Dear Santa,
Here is my list this year (I know I have had extremely questionable behavior this year but cut me some slack…I am a new mom):
- I would like for Princeton to not go bat shit crazy every single time he sees the UPS driver, hears the wind blow, sees a child getting off of the school bus or hears the “B” initial on our wreath hitting the front door.
- I would like to sleep again (more than 2 hours at a time preferably).
- I would like for you to accidentally hit a few people with your big bag of gifts and knock some common sense into them no explanation needed.
- I would like my half ass luscious hair that is currently wadded in my brush from losing approximately 348 strands a day back on my head.
- I would like for every parking lot to have a “Reserved for:Driver with young children” spot. Let’s not limit it to a “Mom’s Spot” because we all know the dads out there need it too!! This would eliminate me leaving trashy notes regarding their piss poor parking on peoples car while praying they don’t catch me leaving it on their window.
- I would like a custom made milk dispensing lifelike boob for Tucker to wear at 11 pm, 2 am and 5 am so he can feed Tatum (bonus points if it looks like identical to mine so Tatum doesn’t reject it).
- I would like for the lady at Target who gave me a shitty look and didn’t budge while I said “excuse me” twice while Tatum was screaming to know that I apologize for slinging her cart out of my way twice while saying an f word that doesn’t have un after it. I only am apologizing so hopefully I am back on the “Nice” list.
- I would like for the cashier at Meijer to know that I am sorry for not using the bar to separate my order from the dumbass person in front of me which led her to wiggle the bar in my face and let me know what the bar is used for…which led to me hiss say “This is not my first time shopping at a grocery store, I know what the bar is for and I am going on approximately 3 hours of sleep bitch under my breath so excuse me for my mistake” Again only apologizing for the “Nice” list.
- I would like for my bladder to go back to pre pregnancy days. If not, throw some Depends in my stocking.
- While we’re at it I might as well add that I would like a dairy free ice cream that doesn’t taste like it’s pumped full of fake sugar, gritty and flat out disgusting.
- I would like for everyone at my weekly breastfeeding support group to get a full night of sleep a few times a week (they need it as much as I do) and to know that they are rockstar moms.
- I would like for all new moms that are made to believe being a mom is so easy and glamorous due to social media to know that…well quite frankly…that’s bullshit. Being a mom isn’t for the weak. It is hard. You are not alone. Reach out for help if you need it and don’t be ashamed. You are doing so great. Pour a glass of wine or sparkling water and take in all of the good times, hard times, chaos and utter happiness. We’re going to miss these days in the blink of an eye.

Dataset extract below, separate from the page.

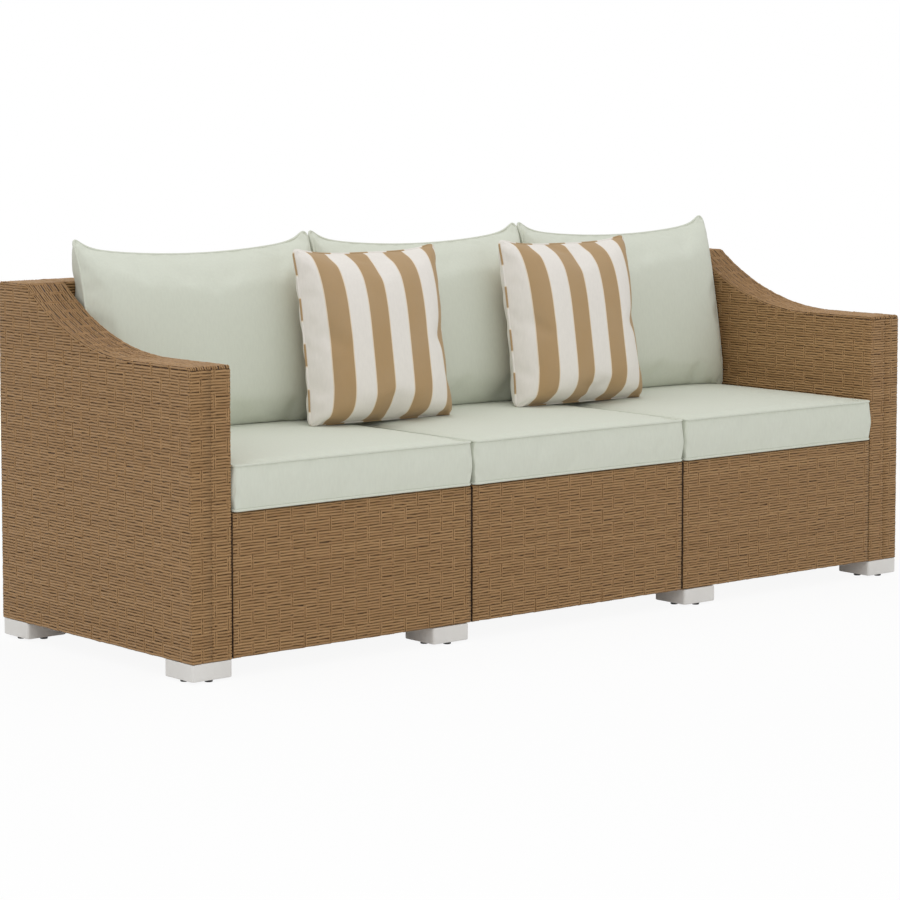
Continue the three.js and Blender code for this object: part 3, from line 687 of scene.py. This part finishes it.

Hopefully my obnoxiously embarrassing behavior that caused Tucker to take Tatum out to the car for my Target episode (still blaming it on the hormones) didn’t completely outshine my NICE side this year. I should probably include less cussing, less outbursts of rage, less shitty notes being left on cars, more patience and more cardio (more indicates I already do cardio…I count breastfeeding as cardio LOLOLOL that little guy is heavy AF) for my 2018 resolutions.
In all seriousness, as a new mama I am trying my very hardest every single day. Christmas is a whole lot sweeter this year with our little angel. We have had the most fun wrapping gifts for Tatum, singing Christmas songs and reading Christmas books before bed. Seeing his eyes light up when he sees the twinkling lights on our tree makes me see the beauty of it all through his eyes. I wouldn’t trade being his mama for anything in this world. My heart truly feels like it could burst with happiness and love when I see that sweet smile. While I long for sleep I know that I will miss the nights where I sneak a kiss on his cheek after nursing him before laying him back down. I will miss the feeling of him needing me in the middle of the night. I will miss the sweet cuddles at 2 am. I already miss those moments and yet I know they will happen tonight. I am still crazy as hell but being a mom has made me feel every emotion at a whole new level. I couldn’t be more thankful.